Marshall has an obvious affection for the material, but her take on ''The Pajama Game'' doesn't slavishly duplicate the original. Instead, she wisely plays to the strengths of her performers, showcasing them in the best possible light.

For example, there's a moment midway in the second act when, during an extended -- and hilarious -- version of ''Hernando's Hideaway,'' Connick delivers a jazzy piano riff on that tango parody, sending it into the stratosphere.

The man, with his chiseled good looks, has a genuine stage personality. He takes ''Hey There,'' sung in the original by the legendary John Raitt, and makes it his own. Connick croons in a style that suggests Frank Sinatra with a dash of Elvis Presley thrown in for good measure.

The svelte O'Hara, playing a character appropriately named Babe, is sensational. She is a performer who has grown from role to role, starting with ''Sweet Smell of Success'' to ''My Life With Albertine'' to ''The Light in the Piazza''' and now this.

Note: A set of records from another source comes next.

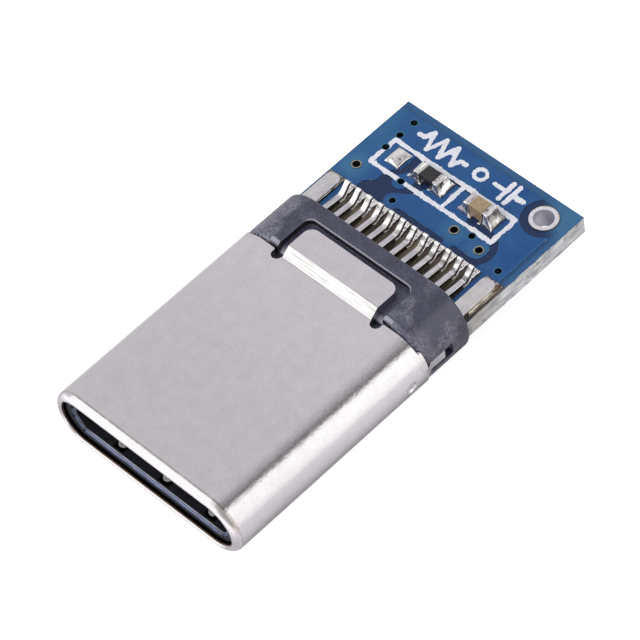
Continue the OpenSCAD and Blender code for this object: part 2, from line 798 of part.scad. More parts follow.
module chip_body(x, h)
    box(x - chip_l / 2 + chip_end, x + chip_l / 2 - chip_end, chip_y - chip_w / 2,
        chip_y + chip_w / 2, land_top, land_top + h);

module chip_ends(x, h)
    for (s = [0, 1]) translate([x, 0, 0]) mirror([s, 0, 0])
        box(chip_l / 2 - chip_end, chip_l / 2, chip_y - chip_w / 2, chip_y + chip_w / 2,
            land_top, land_top + h);

module resistor_body() color([0.1, 0.1, 0.11]) chip_body(resistor_x, resistor_h);
module resistor_ends() color([0.8, 0.8, 0.78]) chip_ends(resistor_x, resistor_h);
module capacitor_body() color([0.62, 0.5, 0.33]) chip_body(capacitor_x, capacitor_h);
module capacitor_ends() color([0.8, 0.8, 0.78]) chip_ends(capacitor_x, capacitor_h);

// Solder under the flared tip of each tail and behind it
module tail_solder() {
    path = contact_path();
    last = len(path) - 1;
    under_tip = [for (i = [last - 1:-1:last - 4]) beside(path, i, -contact_t)];
    for (i = [1:contacts])
        across(contact_x(i) - contact_w / 2, contact_x(i) + contact_w / 2) polygon(concat(
            [
                [tail_foot_y + 0.05, land_top], [land_end - 0.02, land_top],
                [tail_end + 0.06, land_top + 0.14]
            ],
            under_tip
        ));
}

module leg_solder()
    both_sides() for (s = [0, 1])
        translate([leg_x + leg_w / 2, 0, 0]) mirror([s, 0, 0]) translate([leg_w / 2, 0, 0])
            rotate([-90, 0, 0]) translate([0, -land_top, bare_y + 0.05])
                linear_extrude(leg_end - bare_y - 0.2)
                    polygon([[0, 0], [s == 1 ? 0.03 : 0.09, 0], [0, -plate_t * 0.8]]);

module solder_top() color([0.82, 0.82, 0.82]) {
    tail_solder();
    leg_solder();
}

module solder_bottom() color([0.82, 0.82, 0.82]) rotate([0, 180, 0]) tail_solder();

// Sloped solder at both ends of a chip part, and a low heap on the spare land
module chip_solder() color([0.82, 0.82, 0.82]) {
    for (c = [[resistor_x, resistor_h], [capacitor_x, capacitor_h]], s = [0, 1])
        translate([c[0], chip_y - chip_w / 2, land_top]) mirror([s, 0, 0])
            translate([chip_l / 2, 0, 0]) rotate([90, 0, 0]) mirror([0, 0, 1])
                linear_extrude(chip_w)
                    polygon([[0, 0], [0.26, 0], [0.1, c[1] * 0.4], [0, c[1] * 0.85]]);
    translate([spare_land_x, chip_y, land_top]) intersection() {
        translate([0, 0, -1.2]) sphere(r = 1.3);
        translate([0, 0, 0.5]) cube([chip_land_l - 0.04, chip_land_w - 0.04, 1], center = true);
    }
}

outer_shell();
front_housing();
shield_spring_top();
shield_spring_bottom();
carrier_top_row();
carrier_bottom_row();
middle_plate();
rear_collar();
bore_plating();
circuit_board();
lands_top();
lands_bottom();
via_plating();
printed_boxes();
resistor_body();
resistor_ends();
capacitor_body();
capacitor_ends();
solder_top();
solder_bottom();
chip_solder();
for (i = [1:contacts]) {
    contact_top(i);
    contact_bottom(i);
}
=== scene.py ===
import math
import bpy
import bmesh
import numpy as np
from mathutils import Matrix, Vector


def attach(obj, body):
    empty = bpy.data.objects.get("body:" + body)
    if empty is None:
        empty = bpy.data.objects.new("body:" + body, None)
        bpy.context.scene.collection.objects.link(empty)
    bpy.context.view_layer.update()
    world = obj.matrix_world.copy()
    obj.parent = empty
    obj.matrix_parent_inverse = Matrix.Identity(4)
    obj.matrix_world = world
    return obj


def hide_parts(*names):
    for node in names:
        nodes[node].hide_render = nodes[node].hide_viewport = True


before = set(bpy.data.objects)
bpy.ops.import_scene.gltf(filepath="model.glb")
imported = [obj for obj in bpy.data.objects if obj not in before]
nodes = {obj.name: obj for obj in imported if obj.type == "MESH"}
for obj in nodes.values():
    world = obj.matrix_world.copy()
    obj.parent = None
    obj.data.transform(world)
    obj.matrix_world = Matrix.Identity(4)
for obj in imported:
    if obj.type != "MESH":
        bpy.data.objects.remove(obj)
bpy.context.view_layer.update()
MM = 0.001

# Places and sizes in millimetres: Y runs back from the mouth, Z out of the board's top face
SIDE_X = 2.925
STEP_FRONT, STEP_REAR = 8.33, 8.74
COLLAR_END, UNDERSIDE = 10.62, -1.48
BOARD_TOP, LAND_TOP = 0.39, 0.42
COPPER_SIDE, COPPER_REAR = 3.6, 15.9
WIRE_HOLE = (2.95, 15.32)
COATED_VIAS = [(-3.09, 15.61), (-3.09, 14.93), (-3.11, 14.26), (-1.7, 13.51), (-1.37, 12.75), (1.64, 13.31),
               (3.27, 12.79)]
BARE_VIAS = [(-3.33, 13.1), (1.04, 13.12), (2.23, 13.01)]
TAILS, PITCH, CONTACT_HALF, LAND_HALF = 12, 0.5, 0.105, 0.15
FOOT_Y, TAIL_END, TAIL_LIFT, TAIL_T = 11.74, 12.17, 0.36, 0.13
CONTACT_Z, FOOT_Z = 0.6, 0.485
LAND_Y, LAND_END = 11.6, 12.4
CHIP_Y, CHIP_HALF, CHIP_HALF_W = 14.16, 0.5, 0.25
RESISTOR_X, CAPACITOR_X, SPARE_X = -0.95, 1.27, -2.43
BOX_LEFT, BOX_RIGHT, BOX_DIVIDE, BOX_FRONT, BOX_REAR, SIGN_Y = -3.06, 2.29, 0.07, 13.51, 14.69, 15.38
MERGE = 0.0005 * MM


# Node graph helpers
def feed(tree, node, values):
    """Link sockets to a node's inputs, and set plain values on them."""
    for key, value in values.items():
        if isinstance(value, bpy.types.NodeSocket):
            tree.links.new(value, node.inputs[key])
        else:
            node.inputs[key].default_value = value


def add(tree, kind, values=None, **settings):
    """New shader node with its settings, then its inputs by name or place."""
    node = tree.nodes.new("ShaderNode" + kind)
    for key, value in settings.items():
        setattr(node, key, value)
    feed(tree, node, values or {})
    return node


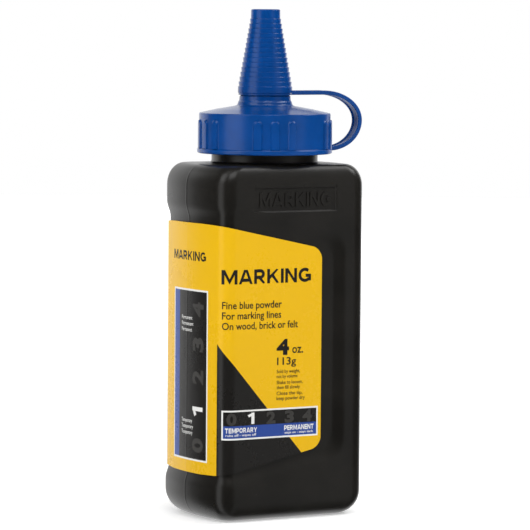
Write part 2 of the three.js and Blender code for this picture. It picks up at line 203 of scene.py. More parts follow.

They are four shows that couldn't be more different.

So when the two of them join forces for that booming country-tinged ''There Once Was a Man,'' the effect is electric, a musical-comedy mating call made in heaven.

One of the other joys in this ''Pajama Game'' is watching an entire parade of lesser known but amazing performers do their stuff.

Michael McKean hams it up agreeably as the factory's time-study man, who keeps Gladys, the big boss' overworked secretary, forever at bay. Gladys is played by Megan Lawrence, a comic of megawatt talent. Lawrence, who scored last summer in the Public Theater's Central Park production of ''Two Gentlemen of Verona,'' is a scene-stealer of the highest caliber.

Peter Benson, who perfected the role of the sweet-tempered nerd in Marshall's version of ''Wonderful Town,'' again demonstrates why he is one of the best second-bananas in the business, here playing a goofy, mama's boy union leader. And Roz Ryan, as another factory secretary, provides heaps of sass as a brassy foil to McKean.

Purists might be upset that ''Steam Heat,'' the musical's signature dance number, has been taken from Gladys and given to another supporting character, Mae, played by the gaminlike Joyce Chittick. Nonsense. A superb dancer, Chittick, ably assisted by David Eggers and Vince Pesce, swivels through the song with ease.

Marshall's choreography pays homage to Fosse's original work. How can it not? But she has her own effortless, ingratiating style that finds expression not only in the show's exuberant dance numbers, but in the fluid, snappy pace of the entire evening.

Derek McLane's factory setting, framed by a proscenium arch covered in big red buttons, has rows of pajamas floating by above the performers in assembly line fashion. They are fun to watch. But then so is this entire ''Pajama Game,'' a prime, grade A example of why musical comedy can be such a joyous experience.